On Friday, Ichiro Suzuki took the first step in going back to school when he attended a seven-hour seminar on getting certified to teach baseball to children in school. The course, a relatively new one, was created to prevent uncontrolled contact between professionals and amateurs.
On Sunday morning, Japanese baseball’s curmudgeon in chief, Hall of Famer Isao Harimoto, took umbrage with the system, calling it foolish that the sport’s top craftsman have to bow and scrape to amateurs who couldn’t carry their jockstraps.
“It’s all nonsense These people, whose (baseball) technical knowledge is the best in the country are going to be teaching people who lack that knowledge. It’s not like they’re going to be school teachers. They’ll be teaching ballplayers.”
Isao Harimoto in his Dec. 15 guest spot on TBS network’s “Sunday Morning.'”
It is a generalization, but to some degree, Japan runs on personal relationships between individuals within the same group. While baseball exists as a larger identifying group, its various segments made up of pros, amateur administrators and educators jealously guard their turf. Each has its own bureaucracy that excels at creating boundaries and enforcing them.
By its very existence, pro baseball is a threat to amateur ball because it exists beyond the amateurs’ control. But because all pros pass through amateur ball before turning pro, conflict and distrust are inevitable.
Pro clubs have signed corporate league players during their league season in violation of agreements between the pros and the corporate leagues (see the Yanagawa affair) Since Nippon Professional Baseball held its first amateur draft in November 1965, pro clubs have attempted on occasion to gain the future loyalty of amateur prospects by secretly paying them and their coaches.
For those reasons, the amateur side prohibits professionals from coaching amateurs. Pros in Japan are even barred from teaching baseball to children who are playing amateur ball, something Suzuki addressed in his Japanese language retirement press conference.

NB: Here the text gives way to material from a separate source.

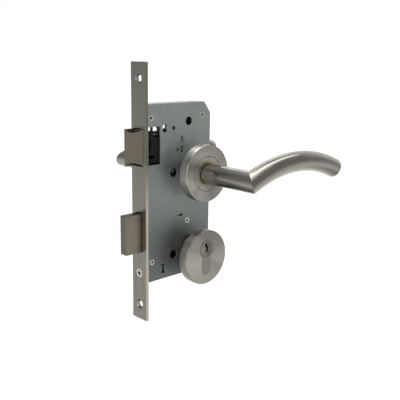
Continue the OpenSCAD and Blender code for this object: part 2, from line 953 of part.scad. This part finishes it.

“In Japan there is a peculiar situation, in that a wall exists between amateurs and pros. Even now, how is it, that rule? I wonder. Isn’t it still complicated? To take an extreme example, if I have a child in high school, there had been a rule that I couldn’t teach him. Am I wrong? That’s why it feels weird. Today as the former Ichiro, if it were small kids, or junior high school or high school or maybe even college students I would be interested (in managing).”
Ichiro Suzuki during his March 23 retirement press conference in Tokyo
The first of the four-part Ichiro Suzuki presser translated into English is HERE.
The need to observe boundaries extends to rules. NPB cannot change its own playing rules without consulting the amateur federations and getting approval by Japan’s Rule Committee. The pros may have the loudest voice in the room, but theirs is not the only voice. I don’t necessarily think that’s a bad thing, but it is peculiar.